Na prevenção de infecções oculares graves, como a endoftalmite e a síndrome tóxica do segmento anterior (TASS), a escolha e a correta aplicação do antisséptico pré-operatório são etapas críticas. Apesar da relevância do tema, persistem lacunas importantes no conhecimento dos profissionais e falhas operacionais nas instituições de saúde. Por isso, neste artigo, vamos revisar a literatura atual e as boas práticas recomendadas para a antissepsia ocular, com ênfase nos antissépticos mais utilizados: PVPI e clorexidina.
Evidência científica: o que os estudos mostram?
A povidona-iodo (PVPI) a 5% é considerada o padrão-ouro na preparação pré-operatória do campo ocular. Estudos clínicos e laboratoriais demonstram sua eficácia contra uma gama de microrganismos, incluindo bactérias Gram-positivas e Gram-negativas, vírus e fungos. A aplicação correta no fundo de saco conjuntival e na pele periocular, com tempo mínimo de contato de 3 minutos, está associada a significativa redução da incidência de endoftalmite pós-cirúrgica.
A clorexidina, na concentração de 0,05% ou 0,1%, tem sido utilizada como alternativa em pacientes com contraindicação ao iodo. No entanto, sua eficácia frente a infecções intraoculares ainda carece de robustez científica equivalente. Além disso, o risco de toxicidade ocular, como ceratite ou reação inflamatória, aumenta significativamente em concentrações superiores a 0,1%.
Riscos do uso inadequado
Falhas aparentemente pequenas, como a aplicação do antisséptico apenas na pele — ignorando o fundo de saco conjuntival — ou a manutenção de tempo de contato inferior a um minuto, têm consequências clínicas graves.
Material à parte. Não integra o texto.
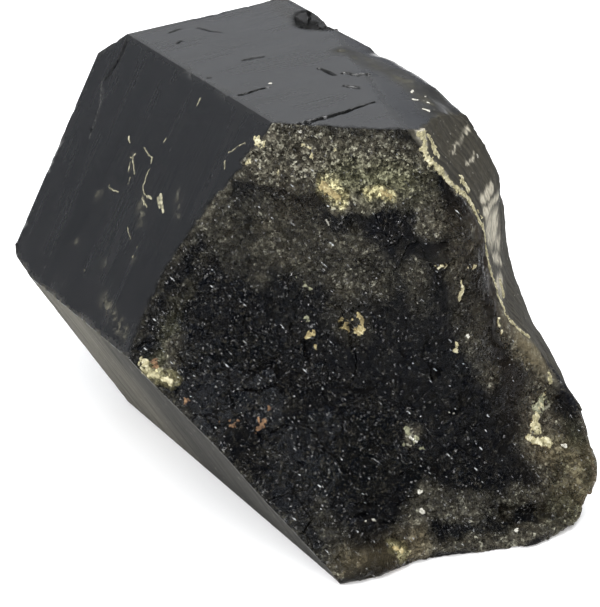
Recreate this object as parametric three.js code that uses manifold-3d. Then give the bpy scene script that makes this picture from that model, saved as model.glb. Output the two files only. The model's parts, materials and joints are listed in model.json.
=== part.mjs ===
// A smoky quartz crystal, lying on one side of its six-sided prism. Millimetres, +Z up.
// The prism's axis runs along Y: the natural six-sided point is at +Y and the rough break,
// where the crystal came off its matrix, faces -Y. The origin is under the middle of the
// crystal, on the surface it lies on.

import * as THREE from "three";
import { ConvexGeometry } from "three/addons/geometries/ConvexGeometry.js";
import { mergeVertices } from "three/addons/utils/BufferGeometryUtils.js";
import Module from "manifold-3d";

// ---- Driving dimensions -----------------------------------------------------------------

const HEIGHT = 72; // from the side it lies on to the flat top
const AXIS_Z = HEIGHT / 2; // height of the prism's axis, which is at x = 0
const HALF_WIDTH = 40; // the prism's greatest half width, rounded up
const UNCUT_LENGTH = 100; // how far the uncut prism runs forward of y = 0, past the break

// The six prism sides, 60 degrees apart as in every quartz crystal. angle is the way a side
// faces, in degrees from +X towards +Z; reach is its distance from the axis, and shoulder is
// the y where the side ends and its face of the point begins.
const SIDES = {
  top: { angle: 90, reach: 36, shoulder: 0 },
  upperLeft: { angle: 150, reach: 32, shoulder: 6.3 },
  lowerLeft: { angle: 210, reach: 36.6, shoulder: 7.9 },
  bottom: { angle: 270, reach: 36, shoulder: -1.4 },
  lowerRight: { angle: 330, reach: 36.4, shoulder: 5.8 },
  upperRight: { angle: 30, reach: 32.2, shoulder: 3.6 },
};
const POINT_LEAN = 38.2; // degrees that the point's rhombohedral faces lean in from the prism

// Lesser faces: a steep one below the lower left face of the point, the small rhombic face on
// the left corner, a narrow one that bevels the edge between the top and the upper right, and
// two worn ones that roll the top's front right corner over. They are described as the sides
// are, and lean is how far each leans towards the point, or below 0 towards the break.
const LESSER_FACES = {
  steepLeft: { angle: 210, reach: 36.6, shoulder: -2.2, lean: 10 },
  leftCorner: { angle: 180, reach: 39.6, shoulder: 3, lean: 24.5 },
  rightBevel: { angle: 60, reach: 38.75, shoulder: 0, lean: 0 },
  cornerRoll: { angle: 78.6, reach: 38.5, shoulder: -16, lean: -3.8 },
  cornerFall: { angle: 59, reach: 36.6, shoulder: -50, lean: -13.4 },
};

// The break, as the y of its surface at each x and z. The face across the front is a left
// flank and a front facet that meet in a soft edge, with a toe that swells out at the bottom.
// Right of a sharp ridge the surface falls back in a strip, which gets steeper lower down.
const LEFT_FLANK = { at: -62.4, alongX: -0.92, alongZ: 0 };
const FRONT_FACET = { at: -71, alongX: 0.3, alongZ: 0.05 };
const FLANK_EDGE = 8; // how softly the flank and the facet meet
const TOE = { out: 17.2, moreToLeft: 0.67, leftSoftness: 8, fade: 2.05 };
const UNDER_EDGE = { back: 1.4, steepness: 0.9, softness: 1 }; // the rounded edge under the toe
const RIDGE = {
  y: -68.5,
  lip: 1, // step down from the ridge to the strip
  lipWidth: 2,
  z: [-6, 8, 17, 28, 34, 46, 53, 60.5, 68.7, 78],
  x: [44, 38.5, 31.4, 23.5, 18.5, 13.3, 12, 7.6, 1.2, -3],
};
const RIDGE_EDGE = 0.8; // how softly the ridge breaks into the strip
const STRIP = { fall: 0.87, steeperBelow: 66, steepening: 0.9, over: 40 };

// Swells (rise below 0) and hollows (rise above 0) of the face, each with its middle.
const FACE_SWELLS = [
  { x: -34, z: 20.7, width: 6.7, rise: -6.3 }, // lump on the left edge, below the corner
  { x: -19.7, z: 9.4, width: 12.2, rise: -6.7 }, // left end of the toe
  { x: 0.5, z: 54, width: 28, rise: -6.4 }, // broad crown of the upper face
  { x: 26, z: 8.3, width: 7.2, rise: -7.6 }, // right end of the toe
  { x: 16, z: -2, width: 9, rise: -2.6 }, // fullness under the right half of the toe
];

// A flake is gone from the right edge of the top, near the point.
const CHIP = { centre: [15.2, -14.5, 73.2], radii: [4.4, 5.6, 2.9], turn: 24, detail: 3 };

const BREAK_STEP = 1.5; // size of the facets that the break is built from
const BREAK_MARGIN = 6; // how far the block that cuts the break runs past the prism
const SAME_POINT = 1e-3; // corners closer than this are one corner
const COLOUR = 0x1f1f20; // near-black smoky brown

// ---- Helpers ----------------------------------------------------------------------------

const wasm = await Module();
wasm.setup();

/** A closed geometry as a solid that can be cut. */
function solidOf(geometry) {
  geometry.deleteAttribute("normal");
  geometry.deleteAttribute("uv");
  const merged = mergeVertices(geometry, 1e-4);
  return new wasm.Manifold(
    new wasm.Mesh({
      numProp: 3,
      vertProperties: merged.attributes.position.array,
      triVerts: new Uint32Array(merged.index.array),
    }),
  );
}

/** A solid back as a geometry. */
function geometryOf(solid) {
  const mesh = solid.getMesh();
  const geometry = new THREE.BufferGeometry();
  geometry.setAttribute("position", new THREE.BufferAttribute(mesh.vertProperties, 3));
  geometry.setIndex(new THREE.BufferAttribute(mesh.triVerts, 1));
  return geometry;
}

/** The plane of a face of the crystal, leaning from the prism towards the point by lean degrees. */
function facePlane({ angle, reach, shoulder }, lean) {
  const around = THREE.MathUtils.degToRad(angle);
  const over = THREE.MathUtils.degToRad(lean);
  const outwards = new THREE.Vector3(Math.cos(around), 0, Math.sin(around));
  const onFace = outwards.clone().multiplyScalar(reach);
  onFace.add(new THREE.Vector3(0, shoulder, AXIS_Z));
  const normal = outwards.multiplyScalar(Math.cos(over));
  normal.y = Math.sin(over);
  return new THREE.Plane().setFromNormalAndCoplanarPoint(normal, onFace);
}

/** The point where three planes meet, or null where two are parallel. */
function meetingPoint(a, b, c) {
  const sides = new THREE.Matrix3();
  sides.set(...a.normal.toArray(), ...b.normal.toArray(), ...c.normal.toArray());
  if (Math.abs(sides.determinant()) < 1e-6) return null;
  return new THREE.Vector3(-a.constant, -b.constant, -c.constant).applyMatrix3(sides.invert());
}

/** The convex body that lies behind every one of the planes. */
function bodyBehind(planes) {
  const corners = [];
  planes.forEach((a, i) =>
    planes.slice(i + 1).forEach((b, j) =>
      planes.slice(i + j + 2).forEach((c) => {
        const corner = meetingPoint(a, b, c);
        if (!corner || planes.some((plane) => plane.distanceToPoint(corner) > SAME_POINT)) return;
        if (corners.every((other) => other.distanceTo(corner) > SAME_POINT)) corners.push(corner);
      }),
    ),
  );
  return new ConvexGeometry(corners);
}

/** The larger of two values, with the crossing between them rounded over by softness. */
function softMax(a, b, softness) {
  return (a + b + Math.hypot(a - b, softness)) / 2;
}

function flat({ at, alongX, alongZ }, x, z) {
  return at + alongX * x + alongZ * z;
}

/** How far the swells and hollows move the face at x and z. */
function swellOf(x, z) {
  const one = (s) => s.rise * Math.exp(-((x - s.x) ** 2 + (z - s.z) ** 2) / s.width ** 2);
  return FACE_SWELLS.reduce((sum, s) => sum + one(s), 0);
}

// ---- The crystal as it grew -------------------------------------------------------------

function grownCrystal() {
  const planes = [];
  for (const side of Object.values(SIDES)) {
    planes.push(facePlane(side, 0), facePlane(side, POINT_LEAN));
  }
  for (const face of Object.values(LESSER_FACES)) planes.push(facePlane(face, face.lean));
  planes.push(new THREE.Plane(new THREE.Vector3(0, -1, 0), -UNCUT_LENGTH));
  return solidOf(bodyBehind(planes));
}

// ---- The break --------------------------------------------------------------------------

/** y of the broad face across the front. */
function breakFace(x, z) {
  const side = softMax(flat(LEFT_FLANK, x, z), flat(FRONT_FACET, x, z), FLANK_EDGE);
  const spread = TOE.out + TOE.moreToLeft * softMax(-x, 0, TOE.leftSoftness);
  const toe = spread * Math.max(0, 1 - z / HEIGHT) ** TOE.fade;
  return side - toe + swellOf(x, z);
}

const ridgeX = new THREE.CubicInterpolant(RIDGE.z, RIDGE.x, 1);

/** y of the strip to the right of the ridge. */
function breakStrip(x, z) {
  const past = x - ridgeX.evaluate(z)[0];
  const lower = Math.max(0, (STRIP.steeperBelow - z) / STRIP.over);
  const fall = STRIP.fall + STRIP.steepening * lower ** 2;
  const lip = RIDGE.lip * (1 - Math.exp(-Math.max(0, past) / RIDGE.lipWidth));
  return RIDGE.y + lip + fall * past;
}

/** y of the whole break: the crystal is what lies behind it. */
function breakDepth(x, z) {
  const face = softMax(breakFace(x, z), breakStrip(x, z), RIDGE_EDGE);
  const underEdge = breakFace(x, 0) + UNDER_EDGE.back - UNDER_EDGE.steepness * z;
  return softMax(face, underEdge, UNDER_EDGE.softness);
}

/** The block in front of the break: a grid on the break, a flat grid ahead, and a skirt round. */
function blockAhead() {
  const halfWidth = HALF_WIDTH + BREAK_MARGIN;
  const columns = Math.round((2 * halfWidth) / BREAK_STEP);
  const rows = Math.round((HEIGHT + 2 * BREAK_MARGIN) / BREAK_STEP);
  const stride = columns + 1;
  const points = [];
  const faces = [];
  for (const ahead of [false, true]) {
    for (let row = 0; row <= rows; row++) {
      for (let column = 0; column <= columns; column++) {
        const x = -halfWidth + column * BREAK_STEP;
        const z = -BREAK_MARGIN + row * BREAK_STEP;
        points.push(x, ahead ? -UNCUT_LENGTH - BREAK_MARGIN : breakDepth(x, z), z);
      }
    }
  }
  const sheet = (rows + 1) * stride;
  const quad = (a, b, c, d) => faces.push(a, b, c, a, c, d);
  for (let row = 0; row < rows; row++) {
    for (let column = 0; column < columns; column++) {
      const at = row * stride + column;
      quad(at, at + stride, at + stride + 1, at + 1);
      const front = sheet + at;
      quad(front, front + 1, front + stride + 1, front + stride);
    }
  }
  for (let column = 0; column < columns; column++) {
    const last = rows * stride + column;
    quad(column, column + 1, sheet + column + 1, sheet + column);
    quad(last, sheet + last, sheet + last + 1, last + 1);
  }
  for (let row = 0; row < rows; row++) {
    const left = row * stride;
    const right = left + columns;
    quad(left, sheet + left, sheet + left + stride, left + stride);
    quad(right, right + stride, sheet + right + stride, sheet + right);
  }
  const geometry = new THREE.BufferGeometry();
  geometry.setAttribute("position", new THREE.Float32BufferAttribute(points, 3));
  geometry.setIndex(faces);
  return solidOf(geometry);
}

/** The scoop that the missing flake left. */
function chipScoop() {
  const scoop = new THREE.IcosahedronGeometry(1, CHIP.detail);
  scoop.scale(...CHIP.radii);
  scoop.rotateZ(THREE.MathUtils.degToRad(CHIP.turn));
  scoop.translate(...CHIP.centre);
  return solidOf(scoop);
}

// ---- Assembly ---------------------------------------------------------------------------

const geometry = geometryOf(grownCrystal().subtract(blockAhead()).subtract(chipScoop()));
geometry.computeBoundingBox();
const { min, max } = geometry.boundingBox;
geometry.translate(-(min.x + max.x) / 2, -(min.y + max.y) / 2, -min.z);
geometry.computeVertexNormals();

const material = new THREE.MeshStandardMaterial({ color: COLOUR, roughness: 0.3, metalness: 0 });
material.flatShading = true;

const crystal = new THREE.Mesh(geometry, material);
crystal.name = "crystal";

const specimen = new THREE.Group();
specimen.add(crystal);

export default specimen;
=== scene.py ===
"""A smoky quartz crystal that lies on one side of its six-sided prism.

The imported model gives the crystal's faces, point and break. This script refines that body into
one finely faceted mesh, chips and steps its break, lays its mineral films and crust on it, and
dresses it as dark smoky glass. Lengths are millimetres in the part's frame, with +Z up and the
natural point at +Y. Only the studio's paper and lights, and what bpy itself holds, are in metres.
"""

import functools
import itertools
import json
import logging
import math
from collections.abc import Callable, Mapping, Sequence
from dataclasses import dataclass, field
from enum import Enum, IntEnum
from typing import Any

import bmesh
import bpy
import numpy as np
from mathutils import Matrix, Vector
from mathutils.geometry import delaunay_2d_cdt
from mathutils.kdtree import KDTree

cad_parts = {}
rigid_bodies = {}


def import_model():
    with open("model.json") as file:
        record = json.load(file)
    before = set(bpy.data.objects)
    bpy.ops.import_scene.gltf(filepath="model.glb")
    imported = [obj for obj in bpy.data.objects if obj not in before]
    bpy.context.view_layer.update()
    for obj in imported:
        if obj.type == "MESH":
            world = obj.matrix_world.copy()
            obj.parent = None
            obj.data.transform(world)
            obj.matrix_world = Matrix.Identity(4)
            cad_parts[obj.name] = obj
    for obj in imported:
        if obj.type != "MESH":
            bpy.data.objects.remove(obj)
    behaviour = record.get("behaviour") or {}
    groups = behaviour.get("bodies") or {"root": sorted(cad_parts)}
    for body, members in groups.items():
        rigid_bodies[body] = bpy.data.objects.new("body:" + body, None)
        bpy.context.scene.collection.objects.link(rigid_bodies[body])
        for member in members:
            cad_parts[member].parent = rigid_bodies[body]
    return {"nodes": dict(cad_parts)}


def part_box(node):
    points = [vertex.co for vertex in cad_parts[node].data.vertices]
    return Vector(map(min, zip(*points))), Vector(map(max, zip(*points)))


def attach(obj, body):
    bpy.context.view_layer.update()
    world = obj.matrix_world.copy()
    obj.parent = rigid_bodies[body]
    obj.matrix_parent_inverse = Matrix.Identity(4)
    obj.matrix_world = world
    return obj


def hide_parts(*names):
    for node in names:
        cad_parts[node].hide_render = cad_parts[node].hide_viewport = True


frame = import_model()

LOG = logging.getLogger("smoky_quartz")
MM = 0.001
SEED = 20417
NODE = "crystal"
BODY = "root"

Array = np.ndarray
Point = tuple[float, float, float]
Colour = tuple[float, float, float]
Stops = tuple[tuple[float, Colour], ...]

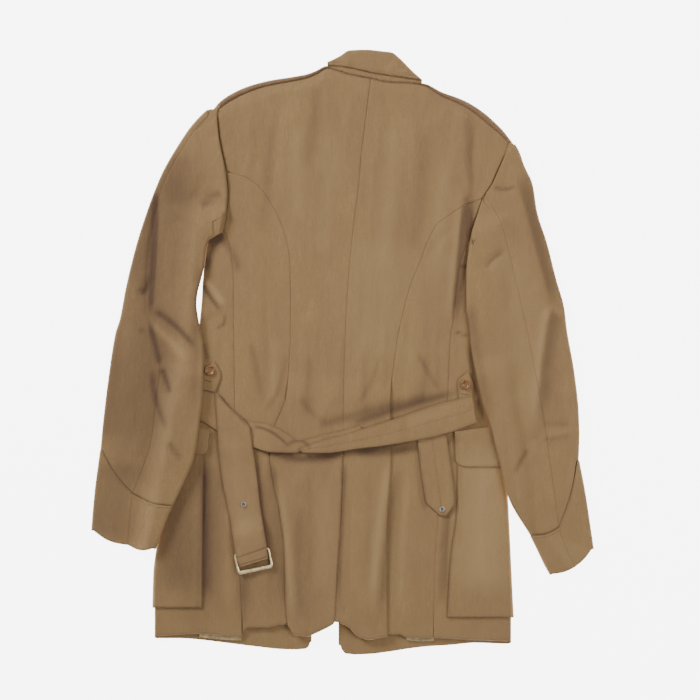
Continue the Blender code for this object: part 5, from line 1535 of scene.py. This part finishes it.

A reutilização de frascos abertos ou gaze contaminada, ainda presente em diversos serviços, também é vetor importante de infecção.
Outro erro recorrente é o uso do PVPI a 10% diretamente sobre o globo ocular. Essa concentração, indicada para desinfecção de pele, não é segura para contato direto com a mucosa ocular, podendo causar intensa irritação e até lesão tecidual.
Recentemente, a ANVISA publicou a Nota Técnica nº 31/2023, com orientações específicas para procedimentos oftalmológicos em mutirões e ações coletivas de saúde. O documento reforça a obrigatoriedade do uso de PVPI no preparo ocular, detalha as exigências para frascos unidose ou multidoses seguros, e determina a necessidade de aplicação no fundo de saco conjuntival, sempre com controle de tempo adequado. Além disso, destaca o papel dos serviços de controle de infecção (SCIH/NCIRAS) na capacitação das equipes, rastreabilidade dos procedimentos e articulação com a vigilância sanitária local. O cumprimento dessas diretrizes é fundamental para prevenir eventos adversos e garantir a segurança do paciente em larga escala.
O papel do SCIH e dos protocolos locais
A Comissão de Controle de Infecção Hospitalar (CCIH) tem papel central na normatização e monitoramento dessas práticas. É responsabilidade do SCIH definir, junto às equipes assistenciais e de farmácia, quais antissépticos serão utilizados, como serão manipulados e qual protocolo deve ser seguido em cada tipo de procedimento oftalmológico. Isso inclui desde cirurgias eletivas até mutirões de catarata, frequentemente associados a surtos por falhas de controle.
Além disso, cabe ao SCIH atuar na capacitação contínua dos profissionais envolvidos, na auditoria de processos e na vigilância ativa de casos suspeitos de infecção ocular pós-procedimento.
A importância da formação especializada
Com o aumento dos procedimentos ambulatoriais e a maior complexidade dos pacientes atendidos, cresce também a necessidade de profissionais capacitados para liderar estratégias de prevenção e controle de IRAS. Uma formação sólida em CCIH permite ao profissional atuar com maior segurança na implementação de protocolos baseados em evidências, na análise crítica de surtos e na interface com diferentes áreas da assistência.